▶ [DESCRIPTION OF THE TASK]
Write out the data again in full, exactly as it reads.

▶ [SUPPLIED MATERIAL]
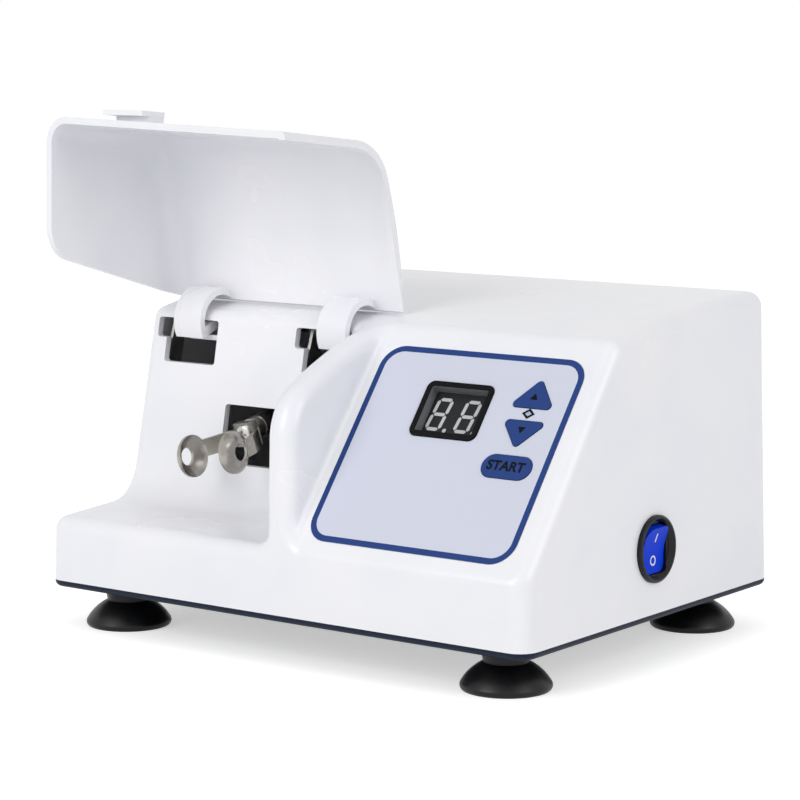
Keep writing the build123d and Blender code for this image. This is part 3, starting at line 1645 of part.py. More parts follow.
arm_hub.part.label = "arm_hub"
export_step(arm_hub.part, "parts/arm_hub.step")


def cup_profile():
    """Half section of a dished cup: its hollow faces +x, its axis is the x axis."""
    with BuildSketch() as half:
        with BuildLine():
            rim = cup_dish + cup_wall / 2
            hollow = ThreePointArc(
                (rim, cup_radius), (cup_dish * 0.35, cup_radius * 0.66), (0, cup_hole_radius)
            )
            Line(hollow @ 1, (-cup_wall, cup_hole_radius))
            outside = ThreePointArc(
                (-cup_wall, cup_hole_radius),
                (cup_dish * 0.35 - cup_wall, cup_radius * 0.7),
                (rim - cup_wall, cup_radius),
            )
            Line(outside @ 1, hollow @ 0)
        make_face()
    return half.sketch


prongs = (
    ("left", cup_shift - cup_spread / 2, boss_reach + prong_thickness / 2, 1),
    ("right", cup_shift + cup_spread / 2, boss_reach + prong_thickness * 1.5, -1),
)
cup_half = cup_profile()
for name, cup_x, root_reach, facing in prongs:
    cup_centre = arm_frame.from_local_coords((cup_x, -cup_reach, -cup_drop))
    inward = arm_frame.x_dir * facing
    cup_plane = Plane(origin=cup_centre, x_dir=inward, z_dir=arm_back * -1)
    strip_x = cup_x - facing * cup_wall / 2
    with BuildPart() as prong:
        with BuildSketch(arm_frame.offset(-cup_drop - prong_width / 2)):
            with BuildLine() as strip_line:
                FilletPolyline(
                    (facing * boss_radius, -root_reach),
                    (-facing * (boss_radius + prong_shoulder), -root_reach),
                    (strip_x, -cup_reach + cup_radius),
                    (strip_x, -cup_reach + cup_hole_radius + cup_wall),
                    radius=prong_bend,
                )
                offset(amount=prong_thickness / 2, side=Side.BOTH)
            make_face()
        extrude(amount=prong_width)
        # root tab that the clip screw holds against the boss
        with BuildSketch(boss_plane.offset(root_reach - prong_thickness / 2)):
            Rectangle(2 * boss_radius, prong_root)
        extrude(amount=prong_thickness)
        with BuildSketch(cup_plane):
            add(cup_half)
        revolve(axis=Axis(cup_centre, inward))
        with BuildSketch(boss_plane.offset(boss_reach)):
            Circle(clip_screw_radius + screw_clearance / 2)
        extrude(amount=3 * prong_thickness, mode=Mode.SUBTRACT)
        # the strip does not close the hole of the cup or its hollow
        with BuildSketch(Plane(origin=cup_centre, x_dir=arm_back * -1, z_dir=inward)):
            Circle(cup_hole_radius)
        extrude(amount=cup_radius, both=True, mode=Mode.SUBTRACT)
    prong.part.label = f"clip_{name}"
    export_step(prong.part, f"parts/clip_{name}.step")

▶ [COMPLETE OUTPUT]
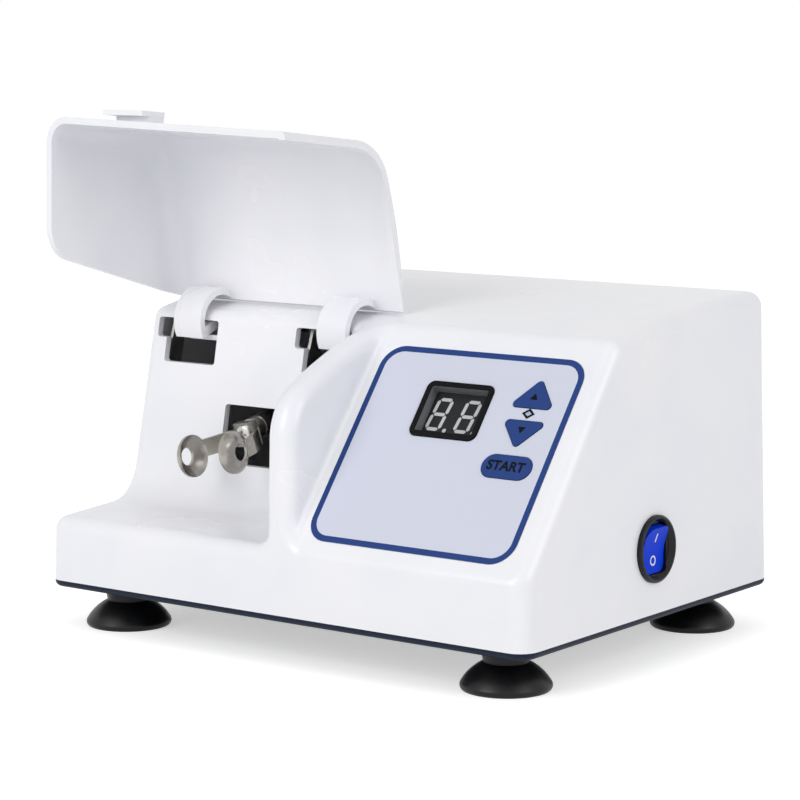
Keep writing the build123d and Blender code for this image. This is part 3, starting at line 1645 of part.py. More parts follow.
arm_hub.part.label = "arm_hub"
export_step(arm_hub.part, "parts/arm_hub.step")


def cup_profile():
    """Half section of a dished cup: its hollow faces +x, its axis is the x axis."""
    with BuildSketch() as half:
        with BuildLine():
            rim = cup_dish + cup_wall / 2
            hollow = ThreePointArc(
                (rim, cup_radius), (cup_dish * 0.35, cup_radius * 0.66), (0, cup_hole_radius)
            )
            Line(hollow @ 1, (-cup_wall, cup_hole_radius))
            outside = ThreePointArc(
                (-cup_wall, cup_hole_radius),
                (cup_dish * 0.35 - cup_wall, cup_radius * 0.7),
                (rim - cup_wall, cup_radius),
            )
            Line(outside @ 1, hollow @ 0)
        make_face()
    return half.sketch


prongs = (
    ("left", cup_shift - cup_spread / 2, boss_reach + prong_thickness / 2, 1),
    ("right", cup_shift + cup_spread / 2, boss_reach + prong_thickness * 1.5, -1),
)
cup_half = cup_profile()
for name, cup_x, root_reach, facing in prongs:
    cup_centre = arm_frame.from_local_coords((cup_x, -cup_reach, -cup_drop))
    inward = arm_frame.x_dir * facing
    cup_plane = Plane(origin=cup_centre, x_dir=inward, z_dir=arm_back * -1)
    strip_x = cup_x - facing * cup_wall / 2
    with BuildPart() as prong:
        with BuildSketch(arm_frame.offset(-cup_drop - prong_width / 2)):
            with BuildLine() as strip_line:
                FilletPolyline(
                    (facing * boss_radius, -root_reach),
                    (-facing * (boss_radius + prong_shoulder), -root_reach),
                    (strip_x, -cup_reach + cup_radius),
                    (strip_x, -cup_reach + cup_hole_radius + cup_wall),
                    radius=prong_bend,
                )
                offset(amount=prong_thickness / 2, side=Side.BOTH)
            make_face()
        extrude(amount=prong_width)
        # root tab that the clip screw holds against the boss
        with BuildSketch(boss_plane.offset(root_reach - prong_thickness / 2)):
            Rectangle(2 * boss_radius, prong_root)
        extrude(amount=prong_thickness)
        with BuildSketch(cup_plane):
            add(cup_half)
        revolve(axis=Axis(cup_centre, inward))
        with BuildSketch(boss_plane.offset(boss_reach)):
            Circle(clip_screw_radius + screw_clearance / 2)
        extrude(amount=3 * prong_thickness, mode=Mode.SUBTRACT)
        # the strip does not close the hole of the cup or its hollow
        with BuildSketch(Plane(origin=cup_centre, x_dir=arm_back * -1, z_dir=inward)):
            Circle(cup_hole_radius)
        extrude(amount=cup_radius, both=True, mode=Mode.SUBTRACT)
    prong.part.label = f"clip_{name}"
    export_step(prong.part, f"parts/clip_{name}.step")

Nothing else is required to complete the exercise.